WHAT NEEDS TO BE DONE:
Give back the lines exactly, from the first one to the line with "return [(a +", both ends included.

EXERCISE DATA:
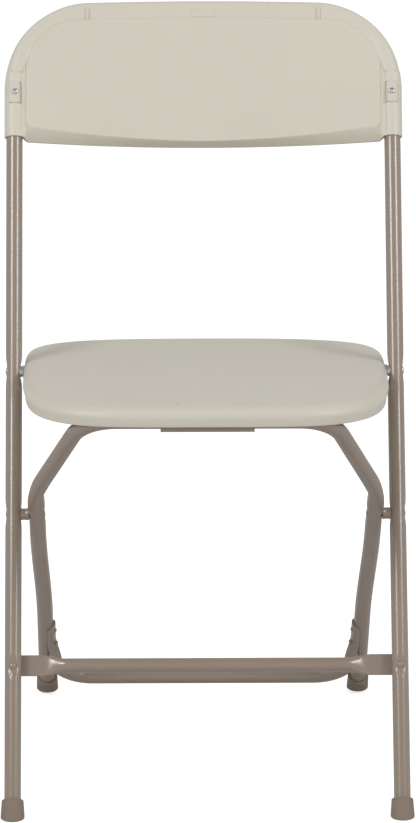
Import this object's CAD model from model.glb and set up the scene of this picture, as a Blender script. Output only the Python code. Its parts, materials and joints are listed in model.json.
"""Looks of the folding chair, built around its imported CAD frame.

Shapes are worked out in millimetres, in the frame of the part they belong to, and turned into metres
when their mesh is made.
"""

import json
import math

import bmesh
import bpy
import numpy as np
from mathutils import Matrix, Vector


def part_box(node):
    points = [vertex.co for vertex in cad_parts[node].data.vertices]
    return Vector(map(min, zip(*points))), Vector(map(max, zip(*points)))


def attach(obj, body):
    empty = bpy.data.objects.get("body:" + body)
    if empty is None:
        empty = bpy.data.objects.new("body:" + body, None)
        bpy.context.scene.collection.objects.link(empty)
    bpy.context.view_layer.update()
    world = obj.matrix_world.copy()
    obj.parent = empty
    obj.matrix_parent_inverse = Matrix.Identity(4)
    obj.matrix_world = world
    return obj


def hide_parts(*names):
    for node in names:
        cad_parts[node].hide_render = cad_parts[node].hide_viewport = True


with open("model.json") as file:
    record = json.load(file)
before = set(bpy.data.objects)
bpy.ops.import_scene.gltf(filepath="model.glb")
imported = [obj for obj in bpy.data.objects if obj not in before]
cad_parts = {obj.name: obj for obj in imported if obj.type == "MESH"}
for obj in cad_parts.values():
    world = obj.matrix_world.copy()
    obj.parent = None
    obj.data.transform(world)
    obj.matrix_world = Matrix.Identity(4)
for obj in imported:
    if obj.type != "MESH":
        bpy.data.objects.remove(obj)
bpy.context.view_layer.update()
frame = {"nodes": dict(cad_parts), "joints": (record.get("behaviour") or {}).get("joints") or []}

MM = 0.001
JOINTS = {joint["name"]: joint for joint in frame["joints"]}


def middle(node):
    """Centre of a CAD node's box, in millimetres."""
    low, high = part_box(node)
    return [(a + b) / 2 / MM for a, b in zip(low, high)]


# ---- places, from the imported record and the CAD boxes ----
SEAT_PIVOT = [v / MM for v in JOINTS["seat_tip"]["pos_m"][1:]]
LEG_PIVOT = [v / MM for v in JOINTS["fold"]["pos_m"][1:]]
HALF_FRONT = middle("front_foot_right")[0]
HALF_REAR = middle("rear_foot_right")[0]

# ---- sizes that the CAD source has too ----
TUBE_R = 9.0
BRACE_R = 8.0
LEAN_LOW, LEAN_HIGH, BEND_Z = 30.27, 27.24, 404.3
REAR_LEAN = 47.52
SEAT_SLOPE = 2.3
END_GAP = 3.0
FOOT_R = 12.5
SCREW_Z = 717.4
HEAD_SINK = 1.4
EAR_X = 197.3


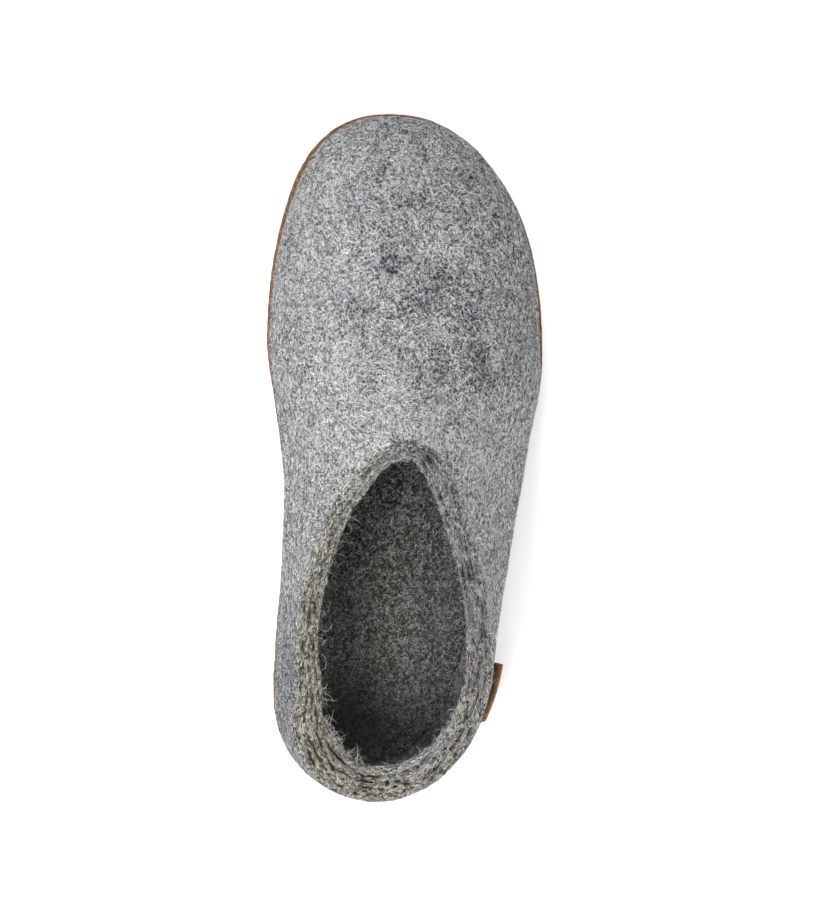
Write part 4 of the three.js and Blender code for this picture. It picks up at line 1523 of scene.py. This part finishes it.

RESPONSE TO THIS EXERCISE:
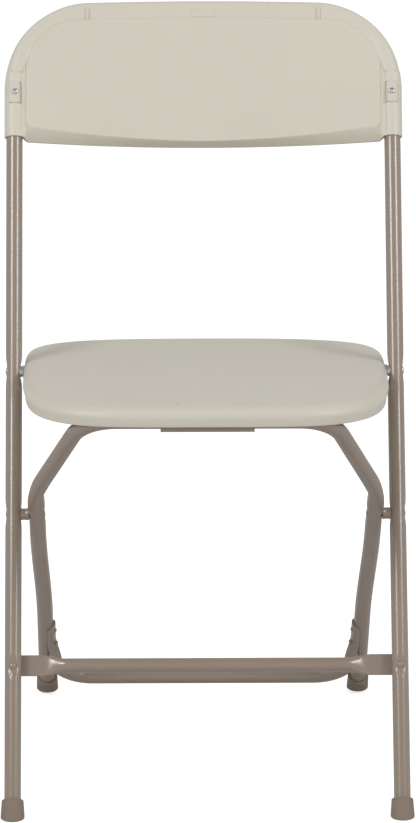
Import this object's CAD model from model.glb and set up the scene of this picture, as a Blender script. Output only the Python code. Its parts, materials and joints are listed in model.json.
"""Looks of the folding chair, built around its imported CAD frame.

Shapes are worked out in millimetres, in the frame of the part they belong to, and turned into metres
when their mesh is made.
"""

import json
import math

import bmesh
import bpy
import numpy as np
from mathutils import Matrix, Vector


def part_box(node):
    points = [vertex.co for vertex in cad_parts[node].data.vertices]
    return Vector(map(min, zip(*points))), Vector(map(max, zip(*points)))


def attach(obj, body):
    empty = bpy.data.objects.get("body:" + body)
    if empty is None:
        empty = bpy.data.objects.new("body:" + body, None)
        bpy.context.scene.collection.objects.link(empty)
    bpy.context.view_layer.update()
    world = obj.matrix_world.copy()
    obj.parent = empty
    obj.matrix_parent_inverse = Matrix.Identity(4)
    obj.matrix_world = world
    return obj


def hide_parts(*names):
    for node in names:
        cad_parts[node].hide_render = cad_parts[node].hide_viewport = True


with open("model.json") as file:
    record = json.load(file)
before = set(bpy.data.objects)
bpy.ops.import_scene.gltf(filepath="model.glb")
imported = [obj for obj in bpy.data.objects if obj not in before]
cad_parts = {obj.name: obj for obj in imported if obj.type == "MESH"}
for obj in cad_parts.values():
    world = obj.matrix_world.copy()
    obj.parent = None
    obj.data.transform(world)
    obj.matrix_world = Matrix.Identity(4)
for obj in imported:
    if obj.type != "MESH":
        bpy.data.objects.remove(obj)
bpy.context.view_layer.update()
frame = {"nodes": dict(cad_parts), "joints": (record.get("behaviour") or {}).get("joints") or []}

MM = 0.001
JOINTS = {joint["name"]: joint for joint in frame["joints"]}


def middle(node):
    """Centre of a CAD node's box, in millimetres."""
    low, high = part_box(node)
    return [(a + b) / 2 / MM for a, b in zip(low, high)]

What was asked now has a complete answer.